Constraining light dark matter upscattered by ultrahigh-energy cosmic rays

TL;DR

This paper demonstrates that ultrahigh-energy cosmic rays can be used to constrain ultralight dark matter particles, with constraints being largely independent of dark matter mass for a power-law spectrum.

Contribution

It introduces a method to extend dark matter constraints to ultralight particles using ground-based UHECR measurements, independent of dark matter mass.

Findings

Constraints can reach below eV scale for ultralight DM.

Constraints are insensitive to DM mass for a power-law CR spectrum.

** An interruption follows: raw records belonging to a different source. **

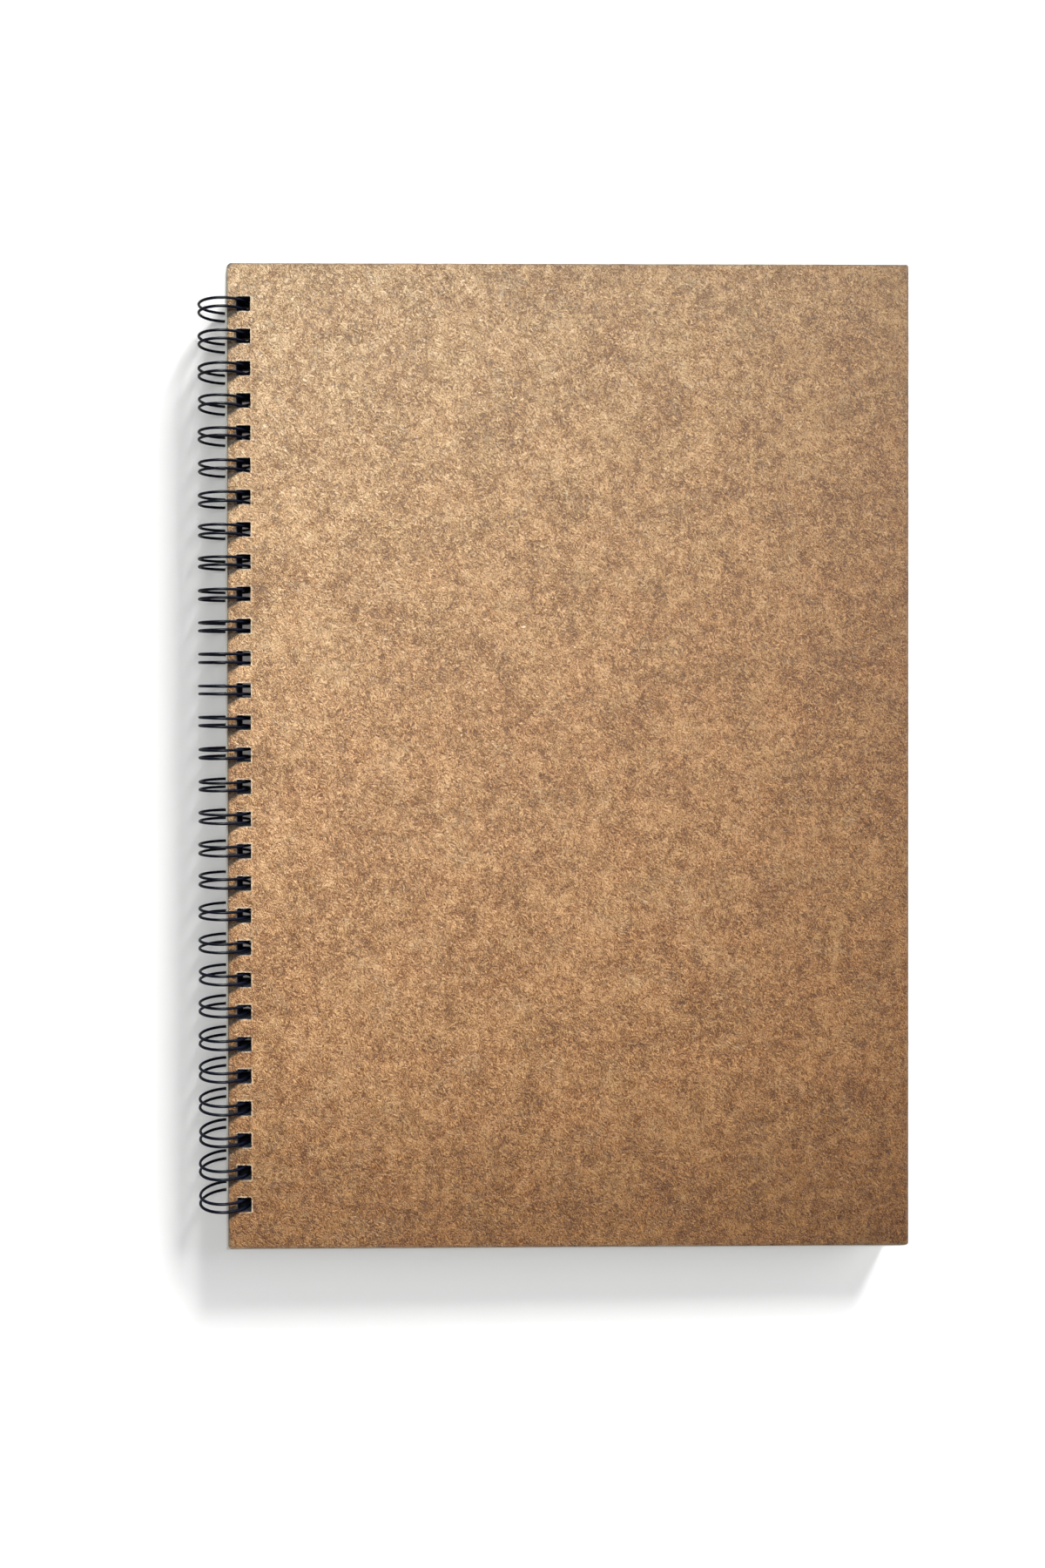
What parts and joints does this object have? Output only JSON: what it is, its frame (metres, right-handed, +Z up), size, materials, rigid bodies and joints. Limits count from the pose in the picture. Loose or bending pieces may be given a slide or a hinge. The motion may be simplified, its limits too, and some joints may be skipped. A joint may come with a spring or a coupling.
{
  "type": "sketchbook",
  "caption": "Portrait sketchbook with plain kraft board covers and loose paper leaves that turn on a black twin-loop wire along the left edge.",
  "frame": {"origin": "centre of the closed book's bounding box at its lowest point, which is the underside of the wire loops", "axes": "+X from the wire-bound spine edge to the fore edge, +Y from the tail to the head of the page, +Z up out of the front cover"},
  "size_m": [0.1882, 0.2604, 0.0142],
  "materials": {
    "kraft_board": "matte",
    "drawing_paper": "matte",
    "black_wire": "gloss"
  },
  "bodies": {
    "back_cover": {"back_cover": "kraft_board"},
    "wire_binding": {"wire_binding": "black_wire"},
    "leaf_24": {"leaf_24": "drawing_paper"},
    "leaf_23": {"leaf_23": "drawing_paper"},
    "leaf_22": {"leaf_22": "drawing_paper"},
    "leaf_21": {"leaf_21": "drawing_paper"},
    "leaf_20": {"leaf_20": "drawing_paper"},
    "leaf_19": {"leaf_19": "drawing_paper"},
    "leaf_18": {"leaf_18": "drawing_paper"},
    "leaf_17": {"leaf_17": "drawing_paper"},
    "leaf_16": {"leaf_16": "drawing_paper"},
    "leaf_15": {"leaf_15": "drawing_paper"},
    "leaf_14": {"leaf_14": "drawing_paper"},
    "leaf_13": {"leaf_13": "drawing_paper"},
    "leaf_12": {"leaf_12": "drawing_paper"},
    "leaf_11": {"leaf_11": "drawing_paper"},
    "leaf_10": {"leaf_10": "drawing_paper"},
    "leaf_09": {"leaf_09": "drawing_paper"},
    "leaf_08": {"leaf_08": "drawing_paper"},
    "leaf_07": {"leaf_07": "drawing_paper"},
    "leaf_06": {"leaf_06": "drawing_paper"},
    "leaf_05": {"leaf_05": "drawing_paper"},
    "leaf_04": {"leaf_04": "drawing_paper"},
    "leaf_03": {"leaf_03": "drawing_paper"},
    "leaf_02": {"leaf_02": "drawing_paper"},
    "leaf_01": {"leaf_01": "drawing_paper"},
    "front_cover": {"front_cover": "kraft_board"}
  },
  "joints": [
    {"name": "front_cover_turn", "type": "hinge", "parent": "leaf_01", "child": "front_cover", "pos_m": [-0.08696, 0, 0.00719], "axis": [0, -1, 0], "range_deg": [0, 180]},
    {"name": "leaf_01_turn", "type": "hinge", "parent": "leaf_02", "child": "leaf_01", "pos_m": [-0.08696, 0, 0.00719], "axis": [0, -1, 0], "range_deg": [0, 180]},
    {"name": "leaf_02_turn", "type": "hinge", "parent": "leaf_03", "child": "leaf_02", "pos_m": [-0.08696, 0, 0.00719], "axis": [0, -1, 0], "range_deg": [0, 180]},
    {"name": "leaf_03_turn", "type": "hinge", "parent": "leaf_04", "child": "leaf_03", "pos_m": [-0.08696, 0, 0.00719], "axis": [0, -1, 0], "range_deg": [0, 180]},
    {"name": "leaf_04_turn", "type": "hinge", "parent": "leaf_05", "child": "leaf_04", "pos_m": [-0.08696, 0, 0.00719], "axis": [0, -1, 0], "range_deg": [0, 180]},
    {"name": "leaf_05_turn", "type": "hinge", "parent": "leaf_06", "child": "leaf_05", "pos_m": [-0.08696, 0, 0.00719], "axis": [0, -1, 0], "range_deg": [0, 180]},
    {"name": "leaf_06_turn", "type": "hinge", "parent": "leaf_07", "child": "leaf_06", "pos_m": [-0.08696, 0, 0.00719], "axis": [0, -1, 0], "range_deg": [0, 180]},
    {"name": "leaf_07_turn", "type": "hinge", "parent": "leaf_08", "child": "leaf_07", "pos_m": [-0.08696, 0, 0.00719], "axis": [0, -1, 0], "range_deg": [0, 180]},
    {"name": "leaf_08_turn", "type": "hinge", "parent": "leaf_09", "child": "leaf_08", "pos_m": [-0.08696, 0, 0.00719], "axis": [0, -1, 0], "range_deg": [0, 180]},
    {"name": "leaf_09_turn", "type": "hinge", "parent": "leaf_10", "child": "leaf_09", "pos_m": [-0.08696, 0, 0.00719], "axis": [0, -1, 0], "range_deg": [0, 180]},
    {"name": "leaf_10_turn", "type": "hinge", "parent": "leaf_11", "child": "leaf_10", "pos_m": [-0.08696, 0, 0.00719], "axis": [0, -1, 0], "range_deg": [0, 180]},
    {"name": "leaf_11_turn", "type": "hinge", "parent": "leaf_12", "child": "leaf_11", "pos_m": [-0.08696, 0, 0.00719], "axis": [0, -1, 0], "range_deg": [0, 180]},
    {"name": "leaf_12_turn", "type": "hinge", "parent": "leaf_13", "child": "leaf_12", "pos_m": [-0.08696, 0, 0.00719], "axis": [0, -1, 0], "range_deg": [0, 180]},
    {"name": "leaf_13_turn", "type": "hinge", "parent": "leaf_14", "child": "leaf_13", "pos_m": [-0.08696, 0, 0.00719], "axis": [0, -1, 0], "range_deg": [0, 180]},
    {"name": "leaf_14_turn", "type": "hinge", "parent": "leaf_15", "child": "leaf_14", "pos_m": [-0.08696, 0, 0.00719], "axis": [0, -1, 0], "range_deg": [0, 180]},
    {"name": "leaf_15_turn", "type": "hinge", "parent": "leaf_16", "child": "leaf_15", "pos_m": [-0.08696, 0, 0.00719], "axis": [0, -1, 0], "range_deg": [0, 180]},
    {"name": "leaf_16_turn", "type": "hinge", "parent": "leaf_17", "child": "leaf_16", "pos_m": [-0.08696, 0, 0.00719], "axis": [0, -1, 0], "range_deg": [0, 180]},
    {"name": "leaf_17_turn", "type": "hinge", "parent": "leaf_18", "child": "leaf_17", "pos_m": [-0.08696, 0, 0.00719], "axis": [0, -1, 0], "range_deg": [0, 180]},
    {"name": "leaf_18_turn", "type": "hinge", "parent": "leaf_19", "child": "leaf_18", "pos_m": [-0.08696, 0, 0.00719], "axis": [0, -1, 0], "range_deg": [0, 180]},
    {"name": "leaf_19_turn", "type": "hinge", "parent": "leaf_20", "child": "leaf_19", "pos_m": [-0.08696, 0, 0.00719], "axis": [0, -1, 0], "range_deg": [0, 180]},
    {"name": "leaf_20_turn", "type": "hinge", "parent": "leaf_21", "child": "leaf_20", "pos_m": [-0.08696, 0, 0.00719], "axis": [0, -1, 0], "range_deg": [0, 180]},
    {"name": "leaf_21_turn", "type": "hinge", "parent": "leaf_22", "child": "leaf_21", "pos_m": [-0.08696, 0, 0.00719], "axis": [0, -1, 0], "range_deg": [0, 180]},
    {"name": "leaf_22_turn", "type": "hinge", "parent": "leaf_23", "child": "leaf_22", "pos_m": [-0.08696, 0, 0.00719], "axis": [0, -1, 0], "range_deg": [0, 180]},
    {"name": "leaf_23_turn", "type": "hinge", "parent": "leaf_24", "child": "leaf_23", "pos_m": [-0.08696, 0, 0.00719], "axis": [0, -1, 0], "range_deg": [0, 180]},
    {"name": "leaf_24_turn", "type": "hinge", "parent": "back_cover", "child": "leaf_24", "pos_m": [-0.08696, 0, 0.00719], "axis": [0, -1, 0], "range_deg": [0, 180]},
    {"name": "wire_turn", "type": "hinge", "parent": "back_cover", "child": "wire_binding", "pos_m": [-0.08696, 0, 0.00719], "axis": [0, -1, 0], "range_deg": [-15, 15]}
  ]
}
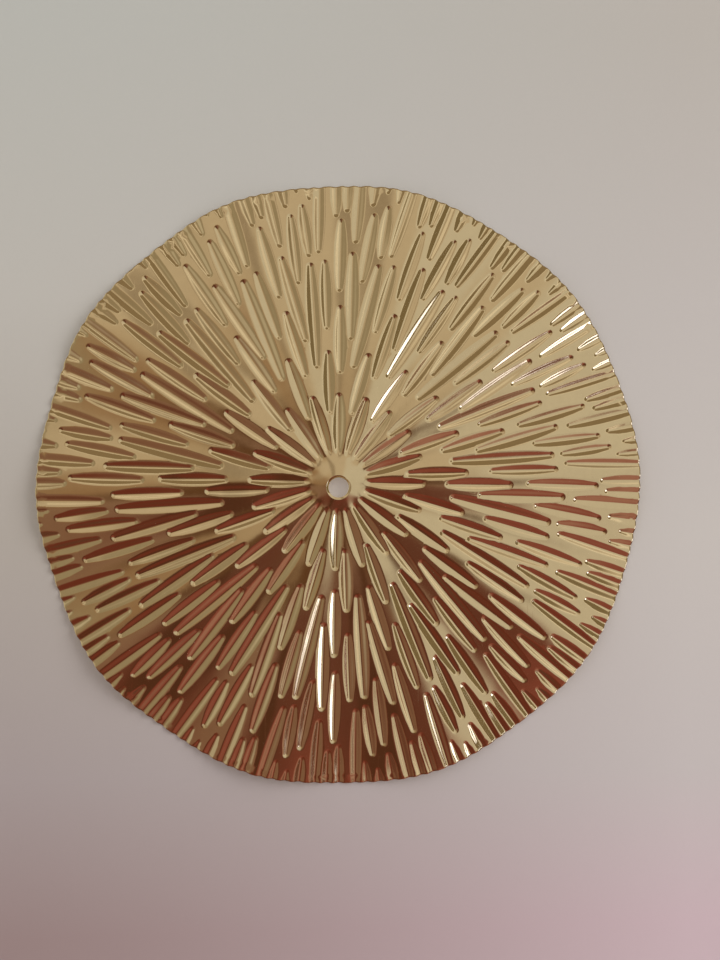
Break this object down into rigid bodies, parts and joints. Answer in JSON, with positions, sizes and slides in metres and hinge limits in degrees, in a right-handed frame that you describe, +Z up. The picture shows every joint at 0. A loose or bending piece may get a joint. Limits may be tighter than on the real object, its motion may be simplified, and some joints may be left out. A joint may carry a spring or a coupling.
{
  "type": "sunburst wall disc",
  "caption": "Round pressed-metal disc with a rippled sheet, radiating flutes and a centre boss with a turned-back hole; a clock face blank or wall ornament.",
  "frame": {"origin": "on the axis of the centre hole, level with the middle of the rippled sheet's front surface", "axes": "+Z up on the wall, -Y out of the decorated face towards the room, +X to the viewer's right"},
  "size_m": [0.301, 0.006, 0.301],
  "materials": {
    "plate_metal": "satin pale gold"
  },
  "bodies": {
    "root": {"sunburst_plate": "plate_metal"}
  },
  "joints": []
}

UHECR data can extend current limits on dark matter interactions.

Abstract

Light halo dark matter (DM) particles upscattered by high-energy cosmic rays (CRs) can be energetic, and become detectable by conventional direct detection experiments. The current constraints derived from space-based direct CR measurements can reach $\mathcal{O}(10^{-31})\text{ cm}^{2}$ for a constant DM-nucleon scattering cross section. We show that if the CR energy spectrum follows a power law of type $\sim E^{-3}$, the derived constraints on the scattering cross section will be highly insensitive to DM particle mass. This suggests that ultrahigh-energy CRs (UHECRs) indirectly measured by ground-based detectors can be used to place constraints on ultralight DM particles, as $E^{-3}$ is a very good approximation of the UHECR energy spectrum up to energy $\sim10^{20}\text{ eV}$. Using the recent UHECR flux data, we show that the current constraints derived from space-based CR measurements can in principle be extended to ultralight DM particles far below eV scale.